In hip hop I always hear the lyrics “scared money, don’t make no money”, which simply translates to “with no risk, there is no reward”. I guess my risk is all in my age and risking the potential feeling of being almost 40 with nothing to show. I should also not that this would be in the measure of materials only. I have some respect for my self worth.

I also realize that this is all really superficial. I don’t necessarily care about people who are 40 who don’t own a house or have many things to their name, so why do I care so much? Maybe I care because all of my life I have been told to care. I wonder if it just comes down to wanting to be desirable, respect or both.

Writing about it or drowning my thoughts with hip hop music usually quells my worries. *Cues Dom Kennedy’s After School”

Small but Impactful

Quick updates I wanted to share…

  1. In one of my 9th graders we were reviewing the Martin Luther King Jr. speech and the teacher asked me “Dwayne what fountain would Japanese people drink from? Whites or coloured?”. I thought that was pretty funny. I had no idea what to answer but considering most of the Japanese people went or were sent home after World War II I answered “the coloured one”.
  2. On an island of 6 thousand people a 14 year old Japanese boy stood up and applauded the MLK I have a Dream speech, before being told to sit down by his classmates. It was entirely sweet, funny and awkward.

No Sleep in Nipponbashi

December 5, 2016

Dear Virtual Diary

Location: Singh’s Kitchen (Nipponbashi Area)

I exit the subway and come up to the area of Nipponbashi. The bustling crowd buzzing with the electricity of Osaka-Life on a Saturday, and I become utterly lost amongst its magnificence. After traversing the streets, sometimes in circles, I finally find Singh’s Kitchen, a small Indian restaurant. I am confused though, “I am supposed to be performing here?”, I ponder. I hear someone say “Do—way—n-san” behind me, it’s Ken and he is carrying a large carrying case, probably for his DJ equipment. We exchange pleasantries before he leads me to a narrow hall behind the Indian restaurant. He opens the door and I step into what seems to be a small little venue for live events. The venue reminds me of some of the ones down around Queen and Bathurst in Toronto.

We set up and then go have dinner…I had the butter chicken. It was really good.

By 10pm people start to showing up. The music is loud, the alcohol is flowing, the guys are drunk, the girls are dressed for a fashion show and I sit quiet and anxiously anticipate my set time. Ken kept saying that I was way too serious. Which led to him feeding me drinks and me becoming so drunk that I began to worry if I’d remember my lines or not.

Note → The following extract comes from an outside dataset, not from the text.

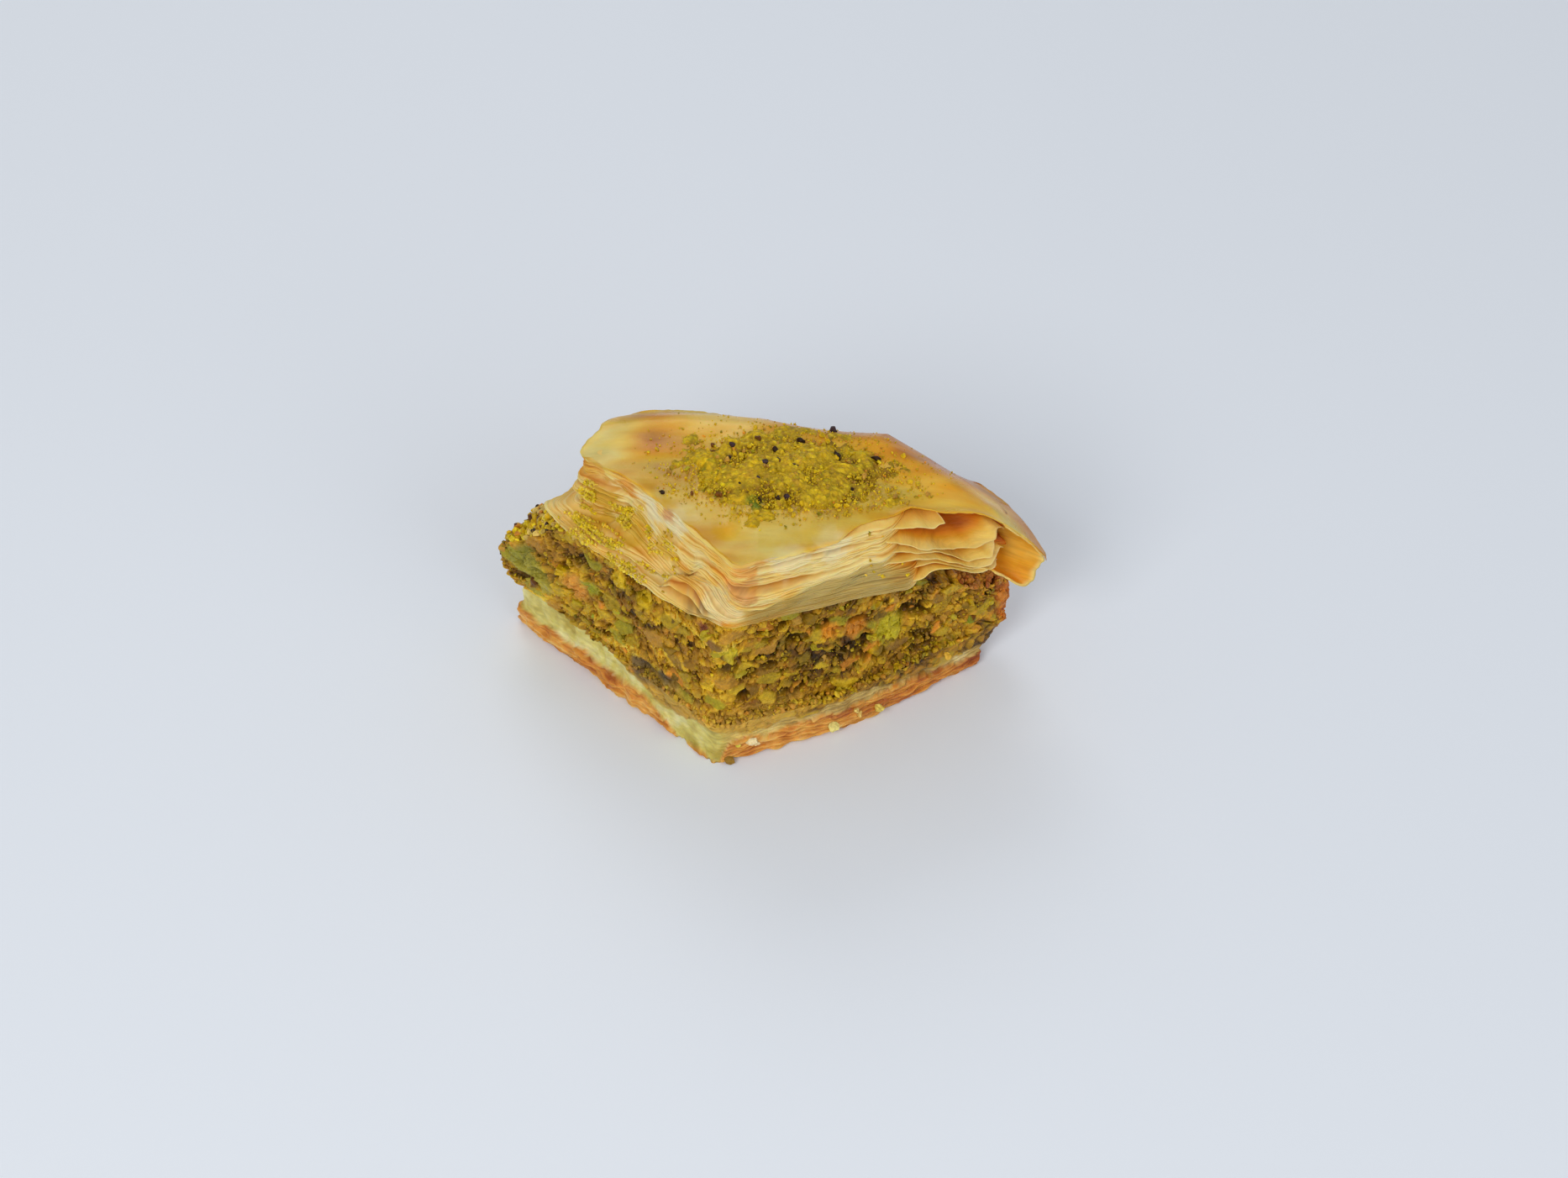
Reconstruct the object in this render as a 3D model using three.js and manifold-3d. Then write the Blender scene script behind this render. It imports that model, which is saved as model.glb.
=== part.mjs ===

There were a bunch of other really good sets before me. One group, totally forgot their names, but there was a DJ, bass player and a vocalist. The DJ would play a drum loop and the bass player would play accordingly to it. Then the DJ would scratch the record while the bass player played off the flow of the tuen. Never seen anything like it before and they were really vibing out.

It seems my earlier concern for forgetting the lyrics were not needed as the alcohol truly assisted in a pretty good performance. For me, performing is an euphoric sensation, very similar to any hard drug. The moment you are done you can’t help but think “when’s the next time?”. I felt light throughout my entire set; This probably due to the alcohol. It was as if I was going to just lift off and float to the ceiling. I remember every minute and thanks to a couple friends taking videos I was able to see most of the performance and I am happy with how it all turned out.

Osaka is probably the lightest place in all of Japan.